The next ECREA 2022 session is on the dissemination of genuine and problematic news, and I’m involved in two of the papers being presented. We start with Bradley Wiggins, whose focus is on conspiracy theory discourse on 4chan’s /Pol board.

The data for this work were collected by the DMI 4CAT tool, using terms such as ‘steal’ and ‘Trump’ during 3-9 January 2021. This is part of a larger spike in 4chan activity that commence from November 2021, during and after the US presidential election.
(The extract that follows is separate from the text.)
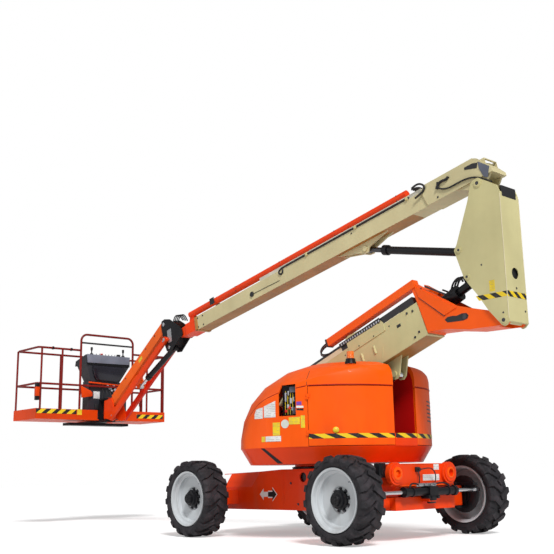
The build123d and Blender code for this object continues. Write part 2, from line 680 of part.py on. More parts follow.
def tower_fly():
    """Sliding tower section, its bent head with cheek plates, and the hose tube above."""
    s = TOWER
    w = TOWER_W - 2 * TOWER_WALL - 2 * TOWER_SLIDE_GAP
    h = TOWER_H - 2 * TOWER_WALL - 2 * TOWER_SLIDE_GAP
    shape = s.tube(900, TOWER_LEN + 40, 0, w, h, 12)
    # wear pads on the tail
    grow = 2 * (TOWER_SLIDE_GAP - PAD_FIT)
    shape += s.tube(900, 1060, 0, w + grow, h + grow, grow / 2 + 1)
    hw = TOWER_W / 2
    f = UPRIGHT_FOOT
    head = [
        s.at(TOWER_LEN + 10, -190), s.at(TOWER_LEN + 10, 200), s.at(TOWER_LEN - 2, 347),
        s.at(TOWER_LEN + 32, 441), (f[0] - 596, f[1] + 242), (f[0] - 421, f[1] + 190),
        (f[0] - 194, f[1] + 130), (f[0] - 22, f[1] + 53), (f[0] + 48, f[1]), (f[0] + 18, f[1] - 46),
        (f[0] - 440, f[1] - 36), (f[0] - 728, f[1] + 7), (f[0] - 974, f[1] + 13),
    ]
    body = prism_xz(head, -hw, hw)
    hollow = [
        s.at(TOWER_LEN, -140), s.at(TOWER_LEN, 150), (f[0] - 962, f[1] + 508), (f[0] - 582, f[1] + 408),
        (f[0] + 178, f[1] + 308), (f[0] + 178, f[1] - 152), (f[0] - 82, f[1] - 152), (f[0] - 122, f[1] + 8),
        (f[0] - 432, f[1] - 6), (f[0] - 724, f[1] + 37), (f[0] - 962, f[1] + 58),
    ]
    body -= prism_xz(hollow, -hw + 22, hw - 22)
    # slot in the crown: the upper cylinder drops into it when the tower is folded
    body -= block(f[0] - 1282, f[0] - 542, -CROWN_SLOT, CROWN_SLOT, f[1] + 308, f[1] + 708)
    shape = shape + body
    # hose tube on top of the base section, beside the crown slot
    yt = -CROWN_SLOT - 46
    tube = s.slab(TOWER_LEN - 1444, TOWER_LEN + 60, 364, 456, yt - 46, yt + 46)
    tube -= s.slab(TOWER_LEN - 1500, TOWER_LEN - 130, 372, 448, yt - 38, yt + 38)
    shape += tube
    foot_pin = s.at(2129, 1)
    shape += pin_y(foot_pin, PIN_R + 5, -w / 2 + 4, w / 2 - 4)
    for s2 in (-1, 1):
        y0, y1 = sorted((s2 * (hw - 30), s2 * hw))
        shape += pin_y(UPRIGHT_FOOT, 46, y0, y1)
    shape -= pin_y(UPRIGHT_FOOT, 32 + RUN_FIT, -200, 200)
    return shape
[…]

Bradley also points out that Trump has a long history of cozying up with the alt-right, tweeting Pepe the Frog imagery as early as 2015, for instance.

The project identified a number of key phrases through a frequency analysis across the entire corpus; it then examined the use of such terms across the period being covered; these include terms such as the anti-Semitic signifier ‘(((‘, ‘Kek’ (for the fictional white supremacist nation of Kekistan), ‘MAGA’, ‘Q’, ‘Pence’, and ‘Replace’ (for various population replacement conspiracy theories).

The analysis also shows considerable disagreement between perspectives, however: some suggest that the election was rigged, while others say that it wasn’t but was meant to foment the Capitol riots; some believe in Q, while others believe that Q was part of an anti-Trump conspiracy.

Overall, this qualitative analysis confirms previous quantitative research that shows the lack of ideological coherence in 4chan that is nonetheless united in its conspiracism and white supremacism. There is also clearly a kind of chan-grammar of conspiracism; in order to function there, whatever your specific beliefs, you need to be conspiracist and express yourself as such. The medium is the message as long as conspiracism guides meaning-making.